» STORED ROWS
——

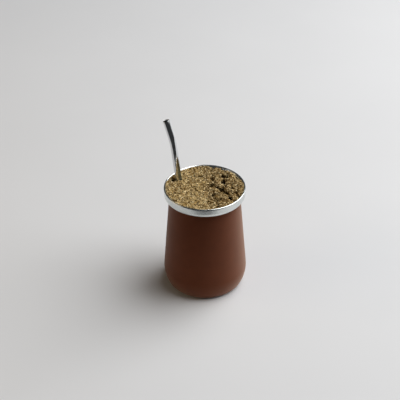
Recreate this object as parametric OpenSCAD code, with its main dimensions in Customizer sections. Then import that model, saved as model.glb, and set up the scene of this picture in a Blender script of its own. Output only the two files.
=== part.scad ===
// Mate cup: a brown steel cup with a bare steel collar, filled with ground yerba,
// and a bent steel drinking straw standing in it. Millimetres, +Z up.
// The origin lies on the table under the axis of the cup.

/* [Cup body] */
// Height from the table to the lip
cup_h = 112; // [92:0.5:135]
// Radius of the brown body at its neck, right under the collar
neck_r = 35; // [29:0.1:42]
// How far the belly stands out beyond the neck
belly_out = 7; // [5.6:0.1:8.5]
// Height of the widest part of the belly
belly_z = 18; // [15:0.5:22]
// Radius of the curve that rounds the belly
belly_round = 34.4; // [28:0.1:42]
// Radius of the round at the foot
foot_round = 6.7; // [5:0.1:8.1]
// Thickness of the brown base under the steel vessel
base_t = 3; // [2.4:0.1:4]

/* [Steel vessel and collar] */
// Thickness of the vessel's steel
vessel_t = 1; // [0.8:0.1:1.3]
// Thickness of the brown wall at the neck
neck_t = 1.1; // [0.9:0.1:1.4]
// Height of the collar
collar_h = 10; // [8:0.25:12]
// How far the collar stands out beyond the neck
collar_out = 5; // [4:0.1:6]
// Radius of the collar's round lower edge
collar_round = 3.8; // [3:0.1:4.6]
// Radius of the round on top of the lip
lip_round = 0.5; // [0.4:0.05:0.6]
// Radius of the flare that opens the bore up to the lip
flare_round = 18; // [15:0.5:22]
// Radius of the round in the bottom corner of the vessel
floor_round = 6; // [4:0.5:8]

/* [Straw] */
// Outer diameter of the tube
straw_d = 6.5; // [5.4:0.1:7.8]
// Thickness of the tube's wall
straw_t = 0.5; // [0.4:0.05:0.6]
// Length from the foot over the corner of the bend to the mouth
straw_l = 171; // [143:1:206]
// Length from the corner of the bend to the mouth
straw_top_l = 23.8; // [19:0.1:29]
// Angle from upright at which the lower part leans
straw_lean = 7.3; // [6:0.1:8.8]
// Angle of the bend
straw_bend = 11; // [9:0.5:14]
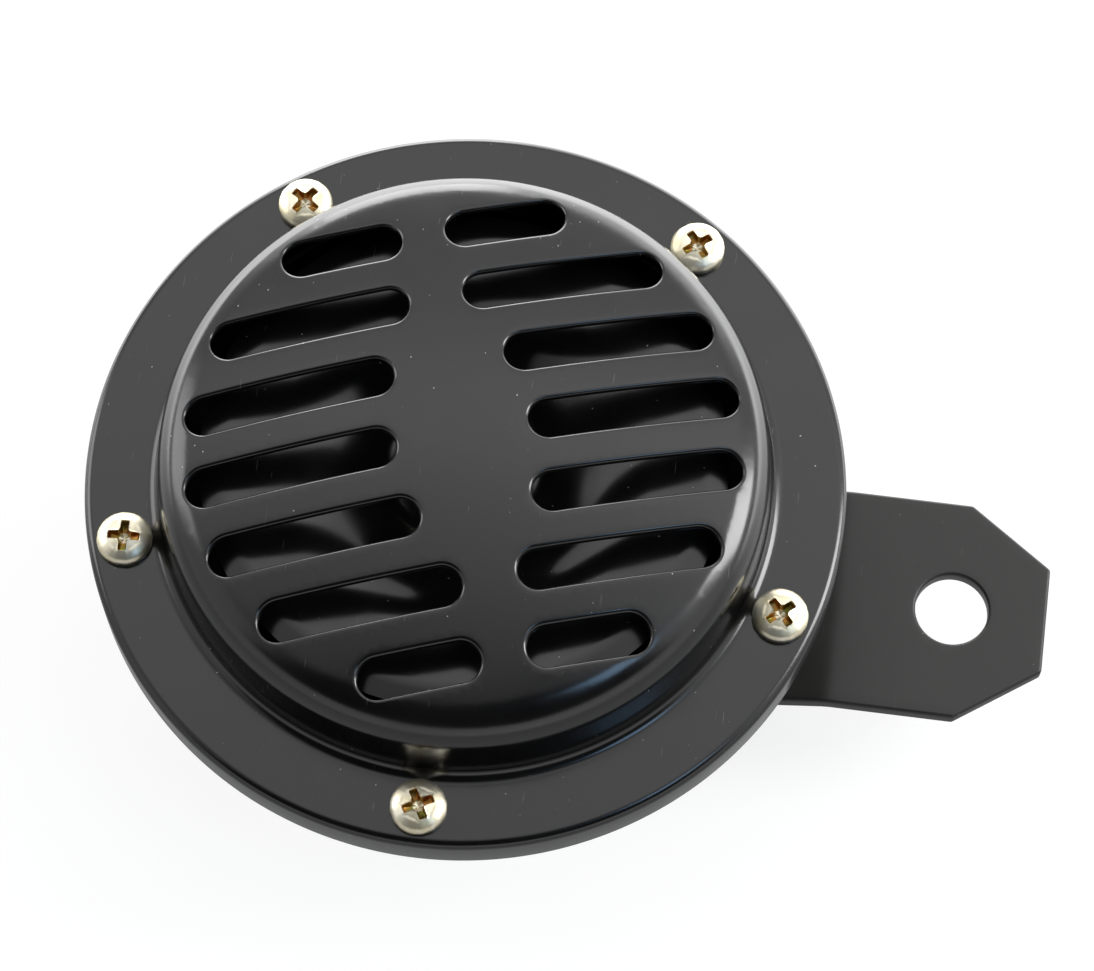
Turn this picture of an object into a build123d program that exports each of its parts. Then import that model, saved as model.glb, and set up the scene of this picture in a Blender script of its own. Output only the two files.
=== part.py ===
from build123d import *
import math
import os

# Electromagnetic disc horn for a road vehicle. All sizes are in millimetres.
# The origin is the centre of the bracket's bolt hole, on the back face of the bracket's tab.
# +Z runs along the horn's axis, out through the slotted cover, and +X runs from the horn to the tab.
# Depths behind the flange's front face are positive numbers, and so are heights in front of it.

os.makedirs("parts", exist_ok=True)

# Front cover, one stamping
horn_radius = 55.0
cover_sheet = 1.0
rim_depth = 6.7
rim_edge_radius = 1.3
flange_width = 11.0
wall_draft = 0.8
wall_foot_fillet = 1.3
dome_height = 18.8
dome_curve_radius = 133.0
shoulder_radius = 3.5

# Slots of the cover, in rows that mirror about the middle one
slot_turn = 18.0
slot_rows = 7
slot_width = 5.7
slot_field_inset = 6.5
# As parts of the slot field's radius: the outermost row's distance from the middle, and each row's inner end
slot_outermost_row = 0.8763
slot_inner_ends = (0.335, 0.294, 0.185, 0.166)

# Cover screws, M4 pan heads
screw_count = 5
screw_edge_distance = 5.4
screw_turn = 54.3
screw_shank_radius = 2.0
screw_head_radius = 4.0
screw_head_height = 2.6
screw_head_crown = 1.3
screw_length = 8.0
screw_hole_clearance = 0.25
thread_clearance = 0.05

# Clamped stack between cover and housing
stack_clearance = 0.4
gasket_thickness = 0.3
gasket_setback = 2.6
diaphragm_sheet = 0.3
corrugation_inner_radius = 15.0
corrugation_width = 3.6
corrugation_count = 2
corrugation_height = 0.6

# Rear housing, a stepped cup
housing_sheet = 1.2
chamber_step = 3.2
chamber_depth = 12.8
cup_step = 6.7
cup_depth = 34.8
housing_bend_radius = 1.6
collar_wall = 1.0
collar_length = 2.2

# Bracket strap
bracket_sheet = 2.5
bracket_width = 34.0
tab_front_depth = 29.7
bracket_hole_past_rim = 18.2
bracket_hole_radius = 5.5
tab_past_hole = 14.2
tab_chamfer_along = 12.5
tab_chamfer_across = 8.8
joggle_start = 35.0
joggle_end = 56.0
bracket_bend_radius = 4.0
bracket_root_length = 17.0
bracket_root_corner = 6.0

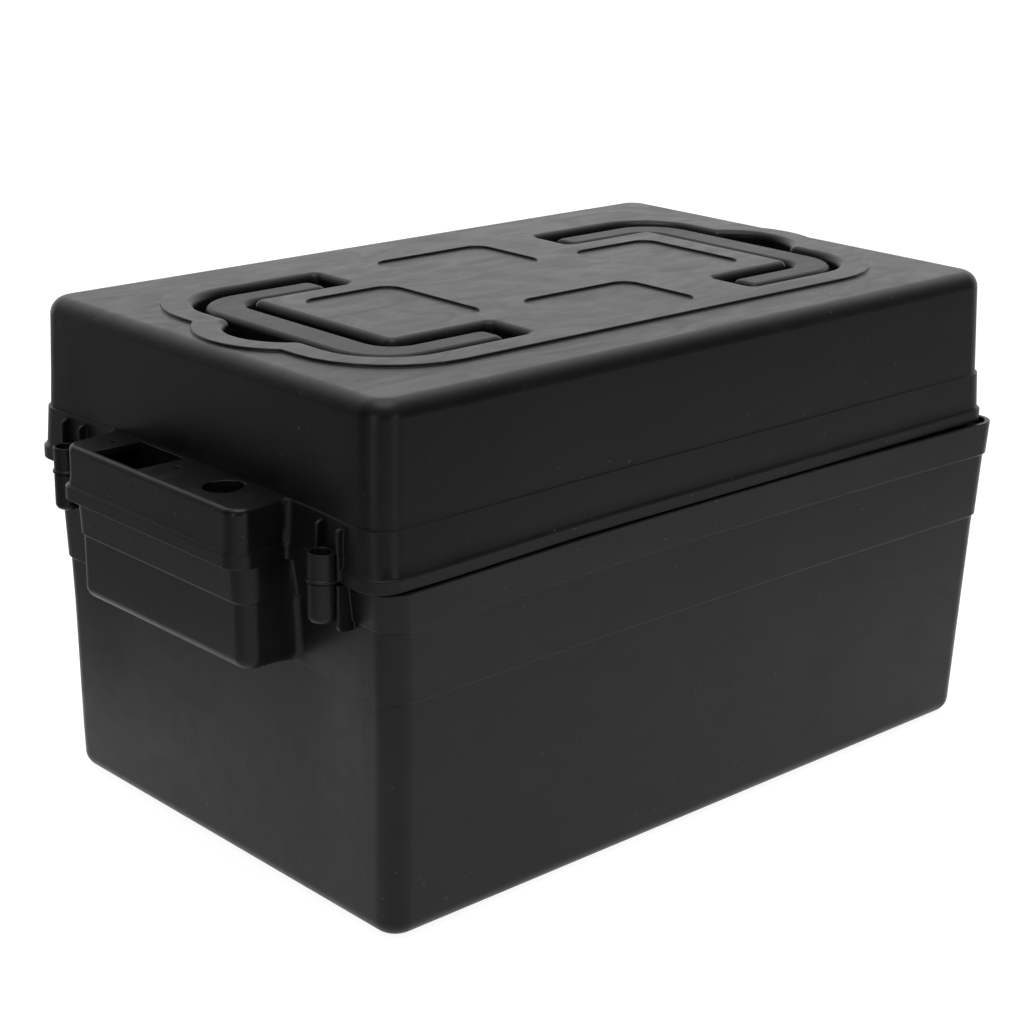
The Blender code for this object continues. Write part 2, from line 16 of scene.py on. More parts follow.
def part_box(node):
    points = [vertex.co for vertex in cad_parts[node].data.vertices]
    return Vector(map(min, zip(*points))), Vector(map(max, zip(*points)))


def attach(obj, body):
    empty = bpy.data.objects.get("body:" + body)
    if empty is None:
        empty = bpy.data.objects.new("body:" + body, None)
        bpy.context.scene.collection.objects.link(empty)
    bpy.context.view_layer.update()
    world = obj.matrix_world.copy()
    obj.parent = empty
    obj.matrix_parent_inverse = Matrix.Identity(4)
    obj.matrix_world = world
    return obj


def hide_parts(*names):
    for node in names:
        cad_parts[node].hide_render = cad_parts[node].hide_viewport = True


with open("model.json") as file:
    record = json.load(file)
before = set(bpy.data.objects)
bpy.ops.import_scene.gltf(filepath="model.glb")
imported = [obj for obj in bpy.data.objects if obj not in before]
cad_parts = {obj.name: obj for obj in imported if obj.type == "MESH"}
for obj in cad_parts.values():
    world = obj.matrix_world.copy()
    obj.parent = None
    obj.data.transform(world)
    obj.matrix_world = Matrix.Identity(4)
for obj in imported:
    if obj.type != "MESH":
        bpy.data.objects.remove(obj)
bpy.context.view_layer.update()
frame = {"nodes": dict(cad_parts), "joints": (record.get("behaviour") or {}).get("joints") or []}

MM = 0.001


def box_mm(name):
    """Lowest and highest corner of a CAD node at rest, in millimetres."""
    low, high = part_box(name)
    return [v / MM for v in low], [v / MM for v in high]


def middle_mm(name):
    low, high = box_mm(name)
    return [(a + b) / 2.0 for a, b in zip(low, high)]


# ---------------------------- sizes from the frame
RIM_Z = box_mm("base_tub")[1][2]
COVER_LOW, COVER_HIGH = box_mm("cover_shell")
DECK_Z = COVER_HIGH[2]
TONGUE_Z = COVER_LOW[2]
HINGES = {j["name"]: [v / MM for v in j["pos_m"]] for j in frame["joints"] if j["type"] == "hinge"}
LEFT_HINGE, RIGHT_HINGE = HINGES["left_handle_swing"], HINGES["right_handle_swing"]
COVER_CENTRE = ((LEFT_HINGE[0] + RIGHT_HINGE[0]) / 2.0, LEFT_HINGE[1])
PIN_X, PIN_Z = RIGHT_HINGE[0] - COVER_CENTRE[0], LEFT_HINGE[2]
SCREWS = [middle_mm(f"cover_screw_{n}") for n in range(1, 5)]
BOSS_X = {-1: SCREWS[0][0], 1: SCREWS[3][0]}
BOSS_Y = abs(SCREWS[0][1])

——

» PROBLEM DESCRIPTION
Copy out the whole listing exactly; please set it all down.

» ANSWER TO THE EXERCISE
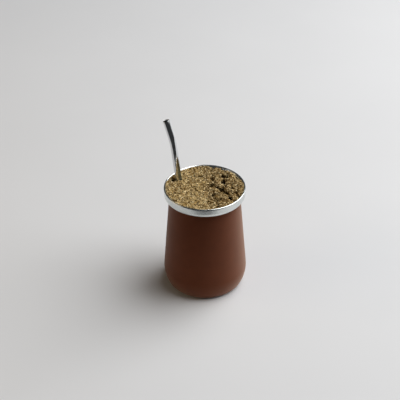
Recreate this object as parametric OpenSCAD code, with its main dimensions in Customizer sections. Then import that model, saved as model.glb, and set up the scene of this picture in a Blender script of its own. Output only the two files.
=== part.scad ===
// Mate cup: a brown steel cup with a bare steel collar, filled with ground yerba,
// and a bent steel drinking straw standing in it. Millimetres, +Z up.
// The origin lies on the table under the axis of the cup.

/* [Cup body] */
// Height from the table to the lip
cup_h = 112; // [92:0.5:135]
// Radius of the brown body at its neck, right under the collar
neck_r = 35; // [29:0.1:42]
// How far the belly stands out beyond the neck
belly_out = 7; // [5.6:0.1:8.5]
// Height of the widest part of the belly
belly_z = 18; // [15:0.5:22]
// Radius of the curve that rounds the belly
belly_round = 34.4; // [28:0.1:42]
// Radius of the round at the foot
foot_round = 6.7; // [5:0.1:8.1]
// Thickness of the brown base under the steel vessel
base_t = 3; // [2.4:0.1:4]

/* [Steel vessel and collar] */
// Thickness of the vessel's steel
vessel_t = 1; // [0.8:0.1:1.3]
// Thickness of the brown wall at the neck
neck_t = 1.1; // [0.9:0.1:1.4]
// Height of the collar
collar_h = 10; // [8:0.25:12]
// How far the collar stands out beyond the neck
collar_out = 5; // [4:0.1:6]
// Radius of the collar's round lower edge
collar_round = 3.8; // [3:0.1:4.6]
// Radius of the round on top of the lip
lip_round = 0.5; // [0.4:0.05:0.6]
// Radius of the flare that opens the bore up to the lip
flare_round = 18; // [15:0.5:22]
// Radius of the round in the bottom corner of the vessel
floor_round = 6; // [4:0.5:8]

/* [Straw] */
// Outer diameter of the tube
straw_d = 6.5; // [5.4:0.1:7.8]
// Thickness of the tube's wall
straw_t = 0.5; // [0.4:0.05:0.6]
// Length from the foot over the corner of the bend to the mouth
straw_l = 171; // [143:1:206]
// Length from the corner of the bend to the mouth
straw_top_l = 23.8; // [19:0.1:29]
// Angle from upright at which the lower part leans
straw_lean = 7.3; // [6:0.1:8.8]
// Angle of the bend
straw_bend = 11; // [9:0.5:14]
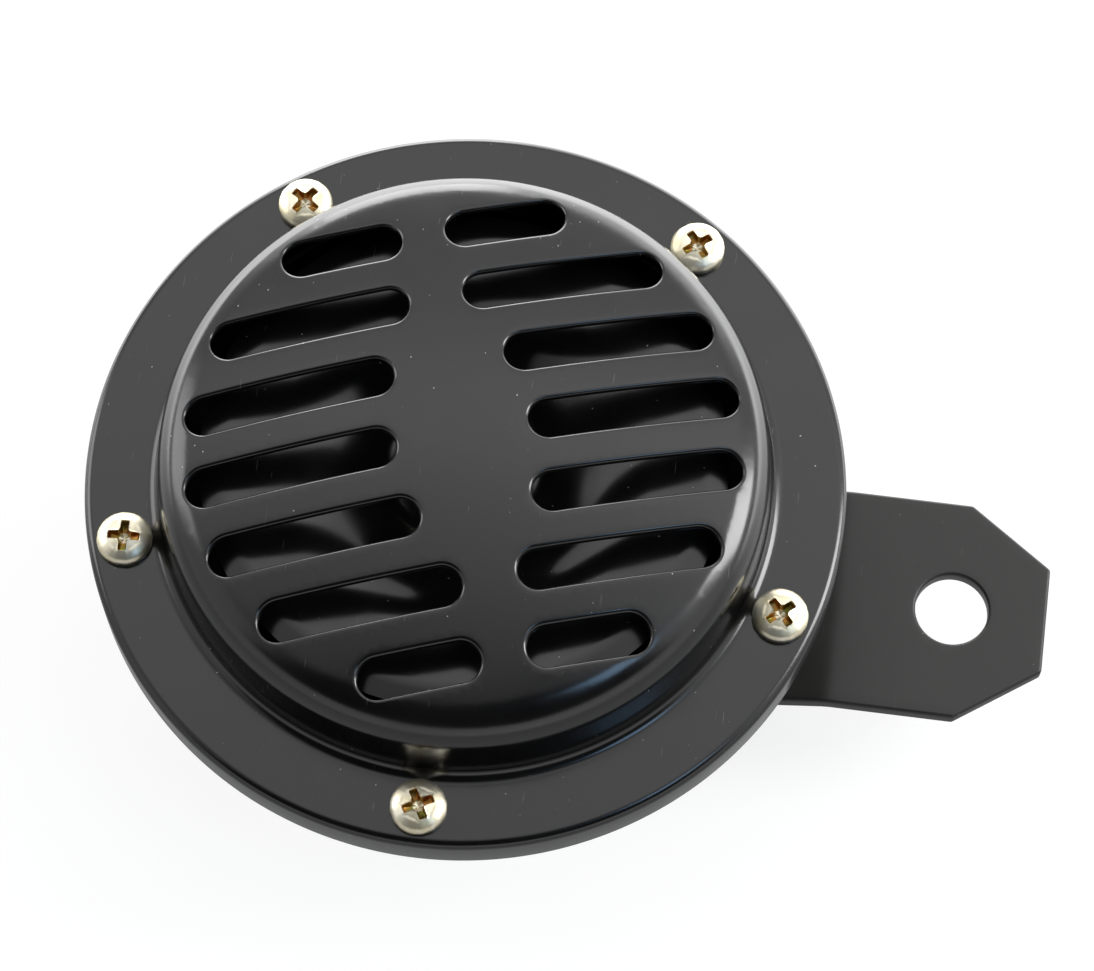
Turn this picture of an object into a build123d program that exports each of its parts. Then import that model, saved as model.glb, and set up the scene of this picture in a Blender script of its own. Output only the two files.
=== part.py ===
from build123d import *
import math
import os

# Electromagnetic disc horn for a road vehicle. All sizes are in millimetres.
# The origin is the centre of the bracket's bolt hole, on the back face of the bracket's tab.
# +Z runs along the horn's axis, out through the slotted cover, and +X runs from the horn to the tab.
# Depths behind the flange's front face are positive numbers, and so are heights in front of it.

os.makedirs("parts", exist_ok=True)

# Front cover, one stamping
horn_radius = 55.0
cover_sheet = 1.0
rim_depth = 6.7
rim_edge_radius = 1.3
flange_width = 11.0
wall_draft = 0.8
wall_foot_fillet = 1.3
dome_height = 18.8
dome_curve_radius = 133.0
shoulder_radius = 3.5

# Slots of the cover, in rows that mirror about the middle one
slot_turn = 18.0
slot_rows = 7
slot_width = 5.7
slot_field_inset = 6.5
# As parts of the slot field's radius: the outermost row's distance from the middle, and each row's inner end
slot_outermost_row = 0.8763
slot_inner_ends = (0.335, 0.294, 0.185, 0.166)

# Cover screws, M4 pan heads
screw_count = 5
screw_edge_distance = 5.4
screw_turn = 54.3
screw_shank_radius = 2.0
screw_head_radius = 4.0
screw_head_height = 2.6
screw_head_crown = 1.3
screw_length = 8.0
screw_hole_clearance = 0.25
thread_clearance = 0.05

# Clamped stack between cover and housing
stack_clearance = 0.4
gasket_thickness = 0.3
gasket_setback = 2.6
diaphragm_sheet = 0.3
corrugation_inner_radius = 15.0
corrugation_width = 3.6
corrugation_count = 2
corrugation_height = 0.6

# Rear housing, a stepped cup
housing_sheet = 1.2
chamber_step = 3.2
chamber_depth = 12.8
cup_step = 6.7
cup_depth = 34.8
housing_bend_radius = 1.6
collar_wall = 1.0
collar_length = 2.2

# Bracket strap
bracket_sheet = 2.5
bracket_width = 34.0
tab_front_depth = 29.7
bracket_hole_past_rim = 18.2
bracket_hole_radius = 5.5
tab_past_hole = 14.2
tab_chamfer_along = 12.5
tab_chamfer_across = 8.8
joggle_start = 35.0
joggle_end = 56.0
bracket_bend_radius = 4.0
bracket_root_length = 17.0
bracket_root_corner = 6.0

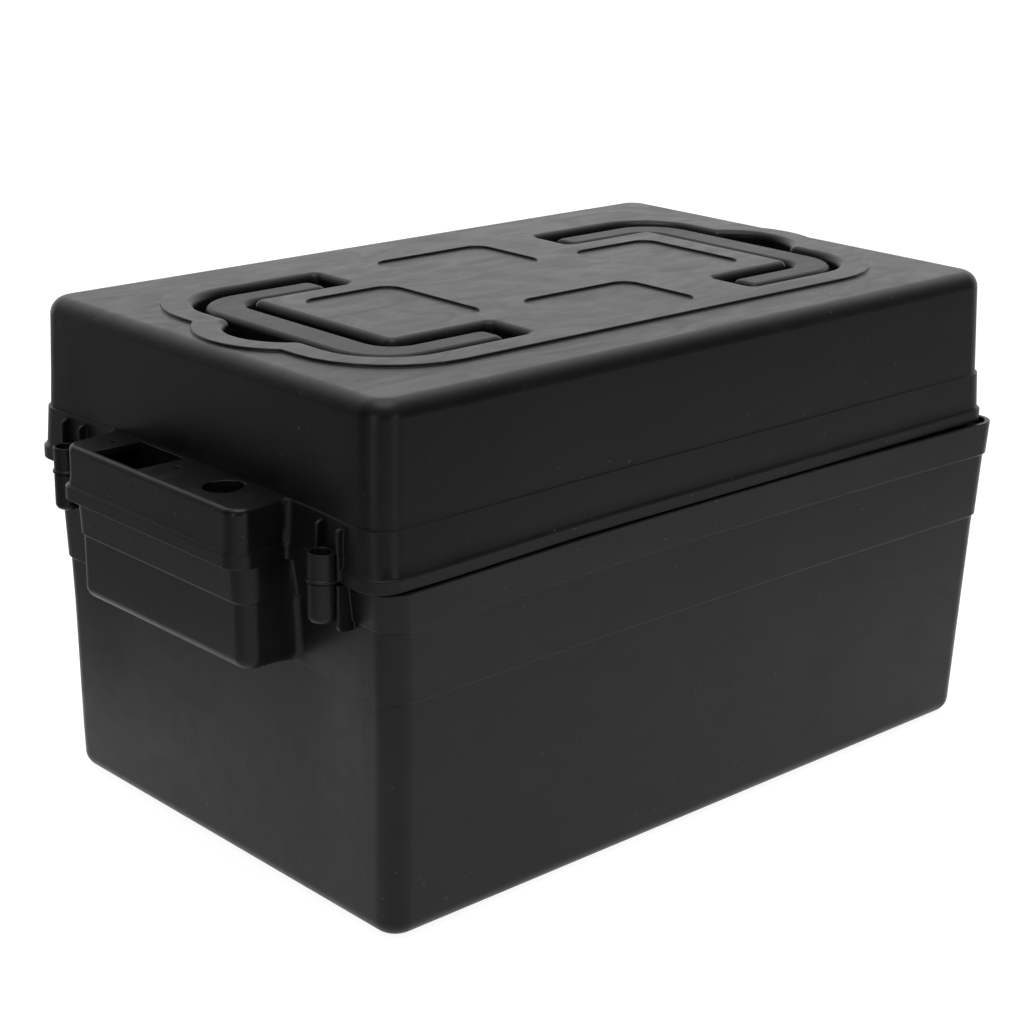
The Blender code for this object continues. Write part 2, from line 16 of scene.py on. More parts follow.
def part_box(node):
    points = [vertex.co for vertex in cad_parts[node].data.vertices]
    return Vector(map(min, zip(*points))), Vector(map(max, zip(*points)))


def attach(obj, body):
    empty = bpy.data.objects.get("body:" + body)
    if empty is None:
        empty = bpy.data.objects.new("body:" + body, None)
        bpy.context.scene.collection.objects.link(empty)
    bpy.context.view_layer.update()
    world = obj.matrix_world.copy()
    obj.parent = empty
    obj.matrix_parent_inverse = Matrix.Identity(4)
    obj.matrix_world = world
    return obj


def hide_parts(*names):
    for node in names:
        cad_parts[node].hide_render = cad_parts[node].hide_viewport = True


with open("model.json") as file:
    record = json.load(file)
before = set(bpy.data.objects)
bpy.ops.import_scene.gltf(filepath="model.glb")
imported = [obj for obj in bpy.data.objects if obj not in before]
cad_parts = {obj.name: obj for obj in imported if obj.type == "MESH"}
for obj in cad_parts.values():
    world = obj.matrix_world.copy()
    obj.parent = None
    obj.data.transform(world)
    obj.matrix_world = Matrix.Identity(4)
for obj in imported:
    if obj.type != "MESH":
        bpy.data.objects.remove(obj)
bpy.context.view_layer.update()
frame = {"nodes": dict(cad_parts), "joints": (record.get("behaviour") or {}).get("joints") or []}

MM = 0.001


def box_mm(name):
    """Lowest and highest corner of a CAD node at rest, in millimetres."""
    low, high = part_box(name)
    return [v / MM for v in low], [v / MM for v in high]


def middle_mm(name):
    low, high = box_mm(name)
    return [(a + b) / 2.0 for a, b in zip(low, high)]


# ---------------------------- sizes from the frame
RIM_Z = box_mm("base_tub")[1][2]
COVER_LOW, COVER_HIGH = box_mm("cover_shell")
DECK_Z = COVER_HIGH[2]
TONGUE_Z = COVER_LOW[2]
HINGES = {j["name"]: [v / MM for v in j["pos_m"]] for j in frame["joints"] if j["type"] == "hinge"}
LEFT_HINGE, RIGHT_HINGE = HINGES["left_handle_swing"], HINGES["right_handle_swing"]
COVER_CENTRE = ((LEFT_HINGE[0] + RIGHT_HINGE[0]) / 2.0, LEFT_HINGE[1])
PIN_X, PIN_Z = RIGHT_HINGE[0] - COVER_CENTRE[0], LEFT_HINGE[2]
SCREWS = [middle_mm(f"cover_screw_{n}") for n in range(1, 5)]
BOSS_X = {-1: SCREWS[0][0], 1: SCREWS[3][0]}
BOSS_Y = abs(SCREWS[0][1])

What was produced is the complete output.